The only detail I found issue with is the way Emma’s friends treat her immediately after seeing the pictures from the night of the disastrous party. They’re quick to exclude and blame her, and I just couldn’t understand how any girl (or person, for that matter) could look at pictures like that and think that what happened was voluntary. I didn’t understand how no one but a school counselor was concerned at all that Emma might not have wanted what happened. Clearly they dislike her enough to want to blame her, but I can’t imagine witnessing anything like what happens to Emma (as several of her peers do) and not thinking, “Oh my god, that girl needs help.”

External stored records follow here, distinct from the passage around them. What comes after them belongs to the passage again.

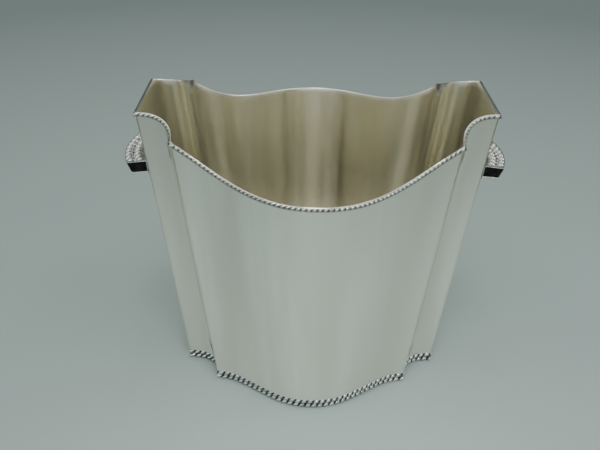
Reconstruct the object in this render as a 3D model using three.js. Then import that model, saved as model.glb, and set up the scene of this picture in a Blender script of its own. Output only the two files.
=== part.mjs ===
// A silver-plated champagne bucket, in millimetres, +Z up, standing on Z = 0.
//
// The body is a tapered tub of eight sheet panels, soldered edge to edge: a bowed front and
// back, two flat sides that carry the handles, and a hollow cove at each corner between them.
// A floor plate closes it. A half-round rope border lies on the outside of the rim, and two round
// ones, one on the other, make the foot, in lengths that are mitred wherever the wall turns
// sharply. Each handle is a bowed lug: a body, two rope bars on top of it, and an end plate at
// each end.
import * as THREE from 'three';

// --- Driving dimensions ---------------------------------------------------------------

const SHEET = 1.5; // thickness of the wall and floor sheet
const GAP = 0.3; // solder gap between neighbouring pieces

// The outer face of the wall, in plan, at Z = 0 and at the top. It is straight in between.
const PLAN_HEIGHT = 230;
const PLAN_AT_FOOT = { frontY: 89.5, cuspX: 76.8, cuspY: 57, sideX: 103.2, sideY: 31 };
const PLAN_AT_TOP = { frontY: 114.1, cuspX: 102.7, cuspY: 62.7, sideX: 129.4, sideY: 35 };
const OGEE_FULLNESS = 1.15; // 1 is a plain cosine; more widens the bow of the front
const COVE_FULLNESS = 2.5; // 2 is an elliptic quarter; more squares the cove

// The wall's top edge waves: lowest at the middle of the front and back, highest at the sides.
// The left side was trimmed a little lower than the right.
const RIM_AT_CENTRE = 194.4;
const RIM_AT_CUSP = 217.3;
const RIM_AT_SIDE = { right: 230, left: 227.4 };
const RIM_WAVE_POWER = 2.2;
const RIM_WAVE_TURN = 0.57; // how much of a half cosine wave the rim has run by the cusp

const RIM_ROPE_RADIUS = 1.5; // half round, with its flat back on the wall
const RIM_ROPE_DROP = 0.2; // its top below the wall's top edge
const FOOT_ROPE_RADIUS = 2;
const FOOT_ROPE_INSET = 1; // centres of the foot ropes, inside the wall's outer face
const FOOT_LOWER_CENTRE = 1.8; // less than the radius: the underside is ground flat
const FOOT_UPPER_CENTRE = FOOT_LOWER_CENTRE + 2 * FOOT_ROPE_RADIUS + GAP;
const WALL_BOTTOM = FOOT_UPPER_CENTRE + FOOT_ROPE_RADIUS + GAP;
const FLOOR_LIFT = 0.8; // the floor's underside above the bottom edge of the wall

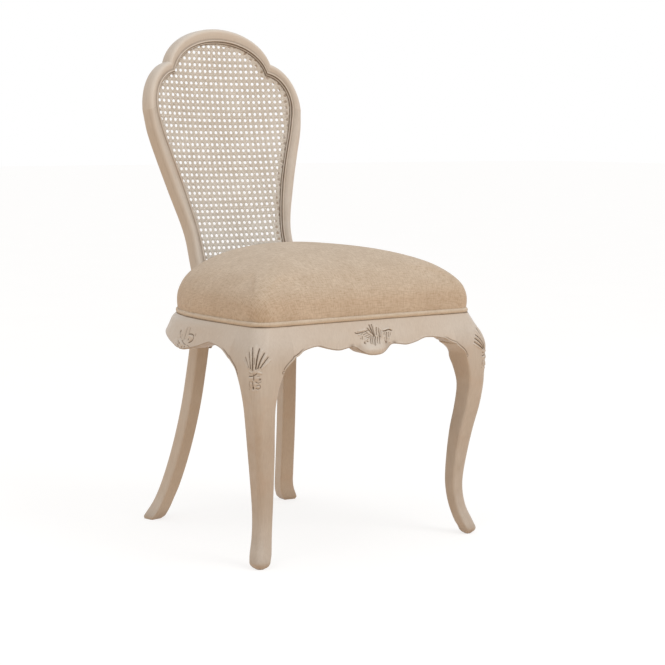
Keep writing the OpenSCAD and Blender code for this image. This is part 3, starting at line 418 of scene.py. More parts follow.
# Rounded swellings under the carving: middle across and up, half sizes, height
FRONT_PADS = [(6, 403, 24, 22, 1.6)]
KNEE_PADS = [(-4, 380, 25, 24, 0.8), (-4.5, 342, 14, 19, 1.2)]
SIDE_PADS = [(157, 400, 30, 20, 1.4)]
SIDE_LUMPS = [(154, 383, 38, 10, 2.8), (171, 381, 4.2, 3.6, 1.2), (158, 379.5, 4.2, 3.6, 1.2),
              (145, 380, 4.2, 3.6, 1.2), (136, 383.5, 4.2, 3.6, 1.2), (180, 384, 4.2, 3.6, 1.2)]


def near(points, line):
    """Distance of each point to a line of points, and the place along it from 0 to 1."""
    points, line = np.asarray(points, float), np.asarray(line, float)
    best = np.full(points.shape[:-1], 1e9)
    at = np.zeros(points.shape[:-1])
    steps = np.linalg.norm(np.diff(line, axis=0), axis=1)
    starts = lengths(line)
    for k, step in enumerate(steps):
        d = (line[k + 1] - line[k]) / max(step, 1e-9)
        t = np.clip((points - line[k]) @ d, 0, step)
        gap = np.linalg.norm(points - line[k] - t[..., None] * d, axis=-1)
        closer = gap < best
        best = np.where(closer, gap, best)
        at = np.where(closer, (starts[k] + t) / starts[-1], at)
    return best, at


def traced(points, row):
    """Height of a cut or rib, the points' distances to its smoothed line, and its half widths there."""
    height, w0, w1 = row[:3]
    line = np.reshape(row[3:], (-1, 2)).astype(float)
    if len(line) > 2:
        rows = np.concatenate([np.arange(len(line), dtype=float)[:, None], line], 1)
        q = np.linspace(0, len(line) - 1, 24)
        line = np.stack([curve(rows, q, 1), curve(rows, q, 2)], -1)
    d, t = near(points, line)
    return height, d, mix(w0, w1, t)


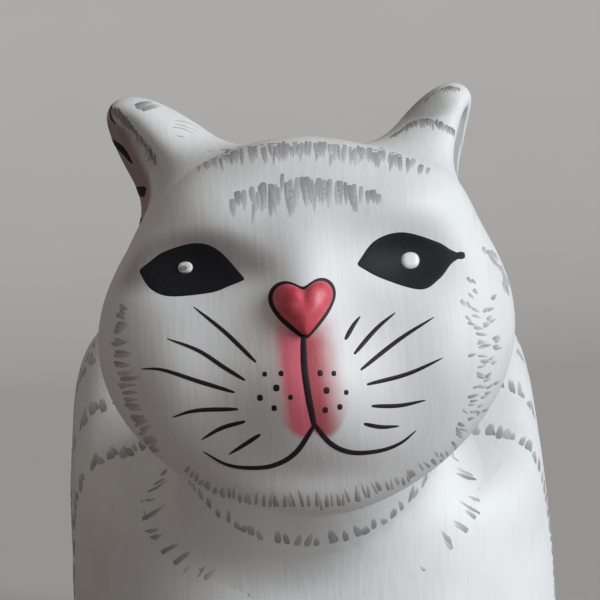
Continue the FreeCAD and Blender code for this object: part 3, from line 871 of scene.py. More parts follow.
EYES = [
    (
        [(-30.8, 12.4), (-28.6, 14.0), (-25.5, 15.9), (-19.6, 17.1), (-15.3, 15.4), (-10.6, 9.6)],
        [(-30.8, 12.2), (-28.6, 8.6), (-24.8, 6.9), (-17.4, 7.2), (-13.3, 8.5), (-10.6, 9.5)],
    ),
    (
        [(10.1, 11.3), (13.8, 15.7), (19.1, 17.1), (25.5, 15.0), (28.4, 13.1), (30.3, 12.3)],
        [(10.1, 11.1), (14.8, 8.2), (21.8, 5.7), (25.6, 7.6), (28.2, 10.5), (30.3, 11.7)],
    ),
]
almonds = np.stack([between_lids(*lids) for lids in EYES])
eyes = film("eyes", "carving", almonds, face_block, crown=0.12)
corner = film("eye_corner_dab", "carving", disc(30.0, 12.0, 2.1, 1.7, 7)[None], face_block)
beads = np.stack([disc(-21.8, 12.4, 3.0, 2.4), disc(20.3, 11.5, 3.8, 3.4)])
drops = film("eye_drops", "carving", beads, face_block, crown=0.65)
# Painted shade: a grey patch in the middle of the white drop in the eye on the viewer's left.
drop_shade = film("drop_painted_shade", "carving", disc(-22.0, 12.2, 1.7, 1.2)[None], face_block, 0.10, 0.60)

# %% [markdown]
# The mouth lines are pressed harder in the middle than at their ends, so each has its own width and its own swell at
# the start and at the finish. A whisker is thinnest at its outer end and blunt where it meets the muzzle.

# %% Mouth, whiskers and dots
MOUTH = [  # path, width, swell at the start, swell at the finish
    ([(-0.5, -1.0), (-0.6, -7.1), (-0.1, -12.8), (0.5, -16.9), (0.6, -18.6)], 1.45, 0.10, 0.12),
    ([(0.8, -17.6), (-2.9, -22.9), (-7.0, -25.3), (-11.6, -25.7), (-16.2, -24.8), (-20.6, -22.0)], 1.15, 0.12, 0.45),
    ([(0.4, -17.2), (3.5, -21.5), (7.4, -23.6), (12.6, -23.7), (16.7, -22.5), (20.0, -20.1)], 1.15, 0.12, 0.45),
]
lines = np.stack([line_stroke(*line, rows=60) for line in MOUTH])
mouth = film("mouth_lines", "carving", lines, face_block, 0.12)
WHISKERS = [
    [(-20.8, 5.2), (-15.0, 0.1), (-9.2, -6.0)],
    [(-26.1, -0.5), (-20.1, -3.1), (-15.3, -6.5), (-11.3, -9.2)],
    [(-31.4, -6.1), (-26.9, -6.4), (-20.1, -8.9), (-13.3, -11.3)],
    [(-25.9, -15.5), (-21.0, -14.3), (-12.9, -14.3)],
    [(-20.6, -20.0), (-16.5, -17.8), (-11.8, -16.6)],
    [(-15.6, -23.0), (-12.6, -21.2), (-9.2, -19.1)],
    [(10.3, 1.7), (8.9, 0.1), (7.1, -2.6)],
    [(17.0, 2.1), (13.0, -0.9), (8.5, -5.4)],
    [(24.3, 0.9), (17.3, -3.0), (9.4, -8.4)],
    [(25.5, -6.8), (18.4, -9.5), (10.4, -11.0)],
    [(21.9, -14.6), (16.7, -15.3), (11.2, -15.0)],
    [(16.7, -19.2), (13.1, -19.1), (9.7, -18.2)],
]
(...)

” ‘You know I’m on your side, right? I was just asking if it was, like, rape rape.’ “
Side note: this has little bearing on the actual story, except as far as Irish law is concerned regarding rape charges, but I did love the Ireland setting. I didn’t realize before this novel, but my reading life has been sadly empty of Irish literature. I loved the sound of the names, the rhythm of the dialogue, the glimpse of culture. I will have to pick up more Irish lit in the future.
My reaction: 5 out of 5 stars. This book was emotional and incredibly difficult to read, but it does what it’s designed to do, and does it well. O’Neill has an undeniable command of language and a knack for unspoken meaning, and I will absolutely be reading more of her work. I’ll probably even buy my own copy of this book at some point– it was convenient to get it through the library this time, but I want to be able to revisit it and loan it out.

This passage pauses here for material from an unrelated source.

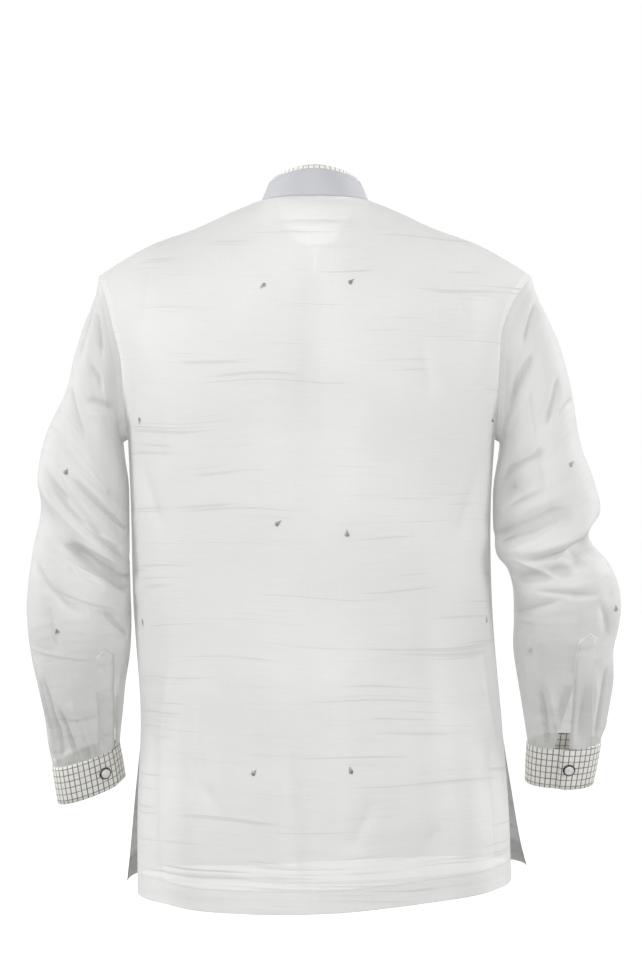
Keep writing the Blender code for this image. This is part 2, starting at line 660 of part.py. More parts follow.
def build_sleeve_placket(right, outer, normal, base):
    """The pointed band over a cuff slit and the narrow band under its other edge."""
    slit = RIGHT_SLIT_ANGLE if right else LEFT_SLIT_ANGLE
    name = "right" if right else "left"
    start = RIGHT_BAND_START if right else LEFT_BAND_START
    rings = RIGHT_RINGS if right else LEFT_RINGS
    places = np.array([start, start + 0.016] + [p for p in SLEEVE_PLACES if p > start + 0.03])
    row = smooth(rings, places)
    degree = math.pi / 180 * (np.abs(row[:, 0] - row[:, 2]) / 2 + row[:, 5]) / 2
    half = SLEEVE_PLACKET_WIDTH / 2 / degree
    reach = np.where(places == start, half / 11, half)
    at = slit - (half + 1.7)[:, None] + reach[:, None] * np.linspace(-1, 1, 5)[None, :]
    wide = np.broadcast_to(places[:, None], at.shape)
    grid = between(outer, base, at, wide)
    way = between(normal, base, at, wide)
    grid = pulled(grid + way * (SEAM_GAP + 0.8), ("top",), SEAM_GAP + 0.3)
    wall("placket_sleeve_" + name, grid + way * BAND, grid, "cloth")
    low = places >= SLIT_START - 1e-9
    at = slit + 1.0 + np.array((0.0, 0.5, 1.0))[None, :] * UNDERLAP_WIDTH / degree[low][:, None]
    wide = np.broadcast_to(places[low][:, None], at.shape)
    grid = between(outer, base, at, wide)
    way = between(normal, base, at, wide)
    grid = pulled(grid - way * (CLOTH + SEAM_GAP + 0.4), ("top",), SEAM_GAP + 0.3)
    wall("underlap_sleeve_" + name, grid, grid - way * BAND, "cloth")


def neck_ring(back, left, right):
    """Points round the neck edge from the front centre by the left side, from the panels' own points."""
    column = int(round(NECK_SHARE * ACROSS))
    half = ACROSS // 2
    front_left = left[-1, column:][::-1]
    front_right = right[-1, : half - column + 1][::-1]
    middle = torso(True, np.array([0.5]), np.array([2.0]))
    ring = np.concatenate(
        (middle, front_left[:-1], back[-1, column : ACROSS - column + 1], front_right[1:], middle)
    )
    length = np.concatenate(([0], np.cumsum(np.linalg.norm(np.diff(ring[:, :2], axis=0), axis=1))))
    turn = length / length[-1]
    fine = np.interp(np.arange(0, len(ring) - 0.75, 0.5), np.arange(len(ring)), turn)
    flat = smooth(np.column_stack((turn, ring[:, :2])), fine)
    return fine, np.column_stack((flat, np.interp(fine, turn, ring[:, 2])))


def build_collar(back, left, right):
    """The grey outer band and the checked inner band of the stand collar."""
    turn, base = neck_ring(back, left, right)
    gap = 0.8
    base[0, 0] = gap
    base[-1, 0] = -gap
    table = smooth(COLLAR_TABLE, turn)
    inward = -base * np.array((1.0, 1.0, 0.0))
    inward = inward / np.linalg.norm(inward, axis=-1, keepdims=True)
    inward[0] = inward[-1] = (0.0, 1.0, 0.0)
    up = np.array((0.0, 0.0, 1.0))
    lift = SEAM_GAP + 0.2
    for name, inset, thick, rise, look in (
        ("collar_outer", lift, COLLAR_WALL, 0.0, "collar"),
        ("collar_inner", lift + COLLAR_WALL + SEAM_GAP + 0.2, CLOTH, COLLAR_RISE, "check"),
    ):
        rows = []
        for share in (0.0, 0.5, 1.0):
            height = lift + share * (table[:, :1] + rise - lift)
            lean = table[:, 1:2] * height / table[:, :1]
            rows.append(base + up * height + inward * (lean + inset))
        outer = np.stack(rows)
        wall(name, outer, outer + inward[None] * thick, look)


def main():
    """Builds every piece."""
    for old in list(bpy.data.objects):
        bpy.data.objects.remove(old)
    build_torso_and_sleeves()


main()
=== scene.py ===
"""Barong tagalog shirt as worn, hollow, in sheer slubbed cloth with checked cuffs and a grey collar."""

import logging
import math
from collections.abc import Sequence
from dataclasses import dataclass
from enum import Enum

import bpy
import numpy as np
from mathutils import Matrix, Vector
from mathutils.bvhtree import BVHTree


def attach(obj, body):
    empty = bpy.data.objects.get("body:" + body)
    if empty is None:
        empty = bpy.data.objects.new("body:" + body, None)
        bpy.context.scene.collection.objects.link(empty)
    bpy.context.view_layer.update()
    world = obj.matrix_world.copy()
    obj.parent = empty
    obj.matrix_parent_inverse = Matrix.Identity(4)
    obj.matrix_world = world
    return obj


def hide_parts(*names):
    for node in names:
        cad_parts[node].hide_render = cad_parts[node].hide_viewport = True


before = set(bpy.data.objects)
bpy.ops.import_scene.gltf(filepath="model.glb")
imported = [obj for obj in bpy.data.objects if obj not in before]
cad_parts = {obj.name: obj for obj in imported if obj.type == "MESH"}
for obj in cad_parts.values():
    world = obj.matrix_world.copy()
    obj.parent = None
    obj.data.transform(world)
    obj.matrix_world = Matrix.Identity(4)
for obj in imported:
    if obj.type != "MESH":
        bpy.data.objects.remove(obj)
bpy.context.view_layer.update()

Array = np.ndarray
Table = tuple[tuple[float, ...], ...]
Colour = tuple[float, float, float]
Piece = bpy.types.Object
Finish = bpy.types.Material
Socket = bpy.types.NodeSocket
Tree = bpy.types.NodeTree

MM = 0.001
UP = np.array((0.0, 0.0, 1.0))
# degrees of one facet of a sleeve's solid, whose slit lies in the middle of one
SLEEVE_FACET = 180 / 11
log = logging.getLogger("barong")


class Side(Enum):
    """The wearer's left or right."""

    LEFT = "left"
    RIGHT = "right"


class Face(Enum):
    """The back or the front of the body."""

    BACK = "back"
    FRONT = "front"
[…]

- If you’ve read and loved Asking For It (or haven’t yet) and are looking for more lit about rape culture, you should pick up Not That Bad, a collection of essays edited by Roxane Gay. This is a compellingly readable assembly of nonfiction from 30 writers who’ve dealt first-hand with some aspect of rape culture. It is just as eye-opening and important as the concepts highlighted in Asking For It.
- Mindy McGinnis’s The Female of the Species is another powerful YA novel about rape culture. Though this one’s dark and tragic as well (involving murder as well as rape), it’s a little more hopeful that things can change for the better.
Have you read a book that’s completely shaken you? A book that was difficult to read but you ended up glad to have experienced it?